Live A Little, Get Somewhere ist für mich das schwächste Stück. Es fällt aus der Reihe, passt vielleicht in die Schublade entspannter Smooth Jazz.
Trackliste:
Rusty Red Armour - 5:00 - Written By Robert Palmer
Early Monday Morning - 4:43 - Written By Pete Gage
Ride Me Easy, Rider - 5:46 - Written By Pete Gage
Circles - 4:05 - Written By Robert Palmer
Leg Up - 4:58 - Written By Robert Palmer
See The World - 6:21 - Written By Pete Gage
Never Met A Dog - 6:31 - Written By Robert Palmer
Avinu Malkenu - 3:26 - Written By Pete Gage, Elkie Brooks
Gettin' Out - 5:09 - Written By Pete Gage, Steve York
Live A Little, Get Somewhere - 5:23 - Written By Pete Gage
Robert Palmer wie auch Elkie Brooks starteten beide eine erfolgreiche Karriere als Solokünstler. Robert Palmer verstarb bereits im September 2003 im Alter von nur 54 Jahren. Brooks steht noch heute auf der Bühne.
Pete Gage schrieb, arrangierte und produzierte weiterhin Songs für Elkie Brooks, mit der er auch verheiratet war. Nach der Scheidung der beiden konzentrierte er sich auf das Produzieren und arbeitete mit einer Vielzahl erfolgreicher Musiker.
Steve York verlor am 14. Oktober 2020 seinen langen Kampf gegen eine Krebserkrankung. Er spielte u.a. bei Graham Bond, East Of Eden und Chicken Shack. Steve York wurde 72 Jahre alt.
Tim Hinkley arbeitete als Session-Musiker mit vielen Künstlern, als Hintergrundmusiker für Elkie Brooks und tourte mit amerikanischen Musikern.

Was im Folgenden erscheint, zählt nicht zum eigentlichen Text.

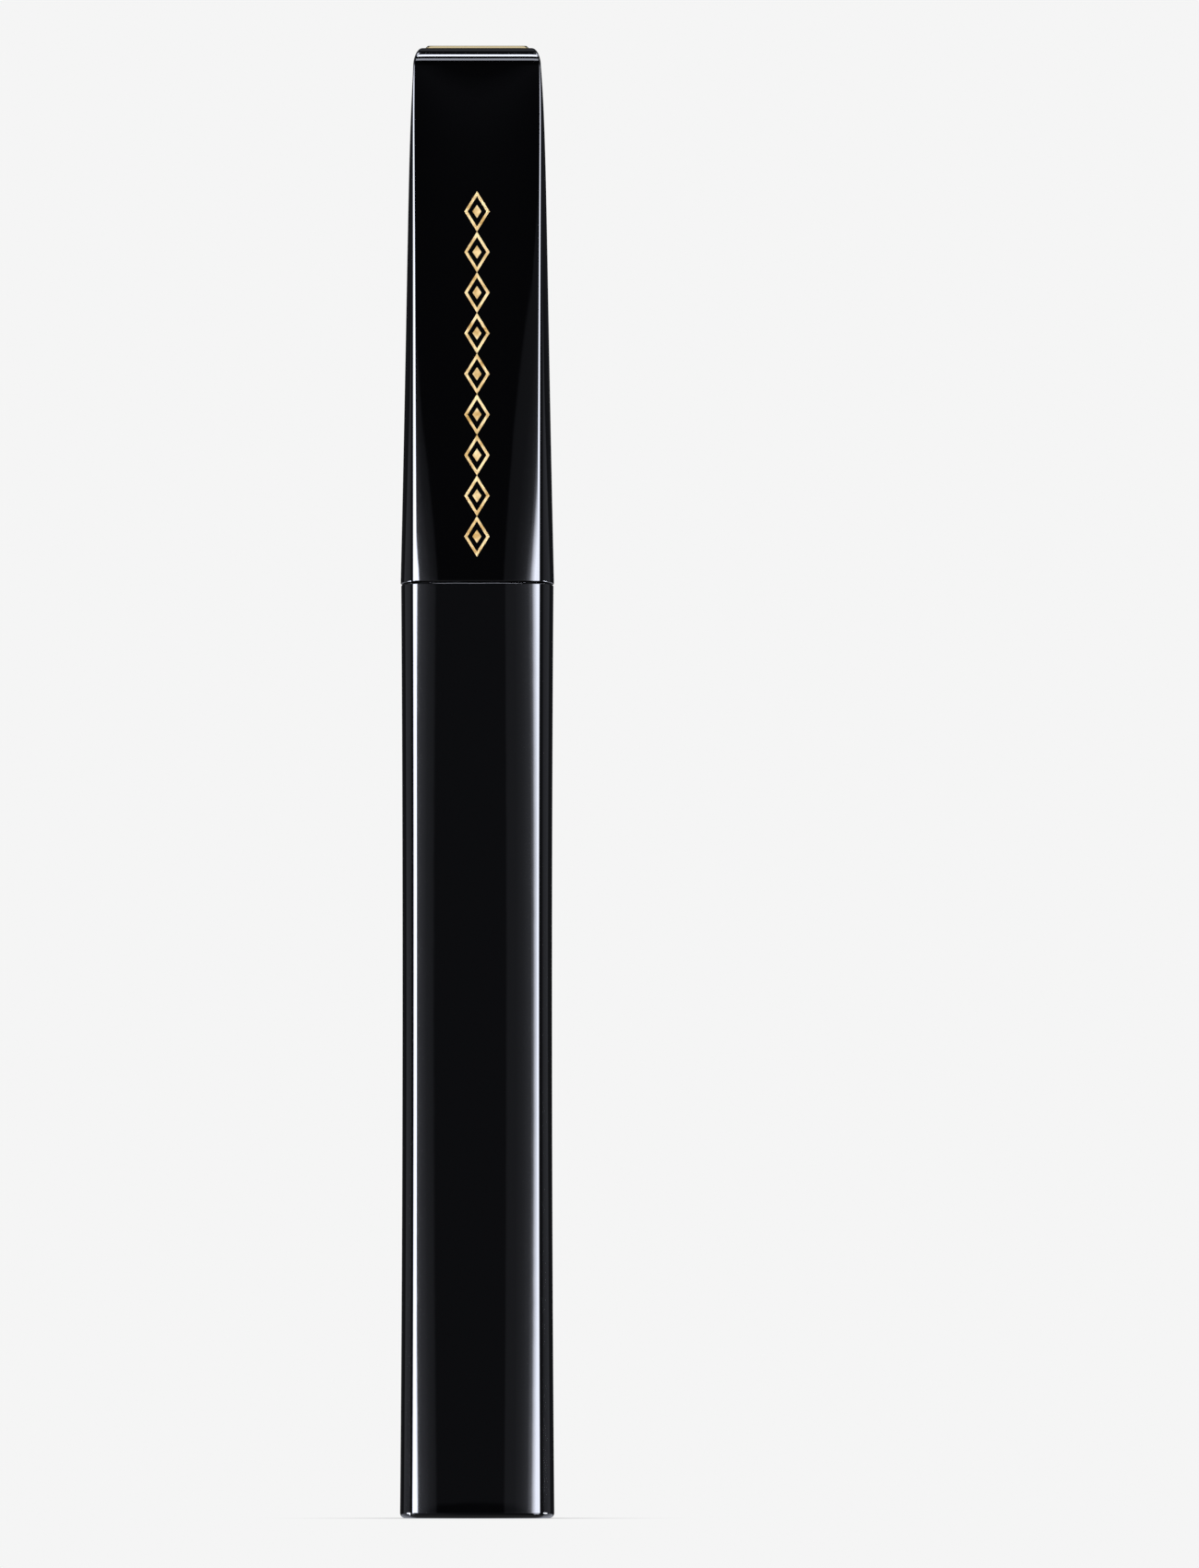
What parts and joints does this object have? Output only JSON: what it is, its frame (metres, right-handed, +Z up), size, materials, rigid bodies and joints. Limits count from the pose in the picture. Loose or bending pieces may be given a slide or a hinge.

Mein Fazit, nachdem ich die CD nun wieder mehrfach gehört habe: Das Debüt von Vinegar Joe ist eine Scheibe nicht ohne Schwächen. Palmers Gesang ist streckenweise etwas schwach, Brooks dafür zu schrill. Trotzdem zähle ich die Platte nach wie vor zu meinen Lieblingsplatten, vielleicht auch gerade, weil sie nicht perfekt ist. Ein ungeschliffenes Blues-Rock-Juwel, das sich lohnt, entdeckt oder auch wiederentdeckt zu werden.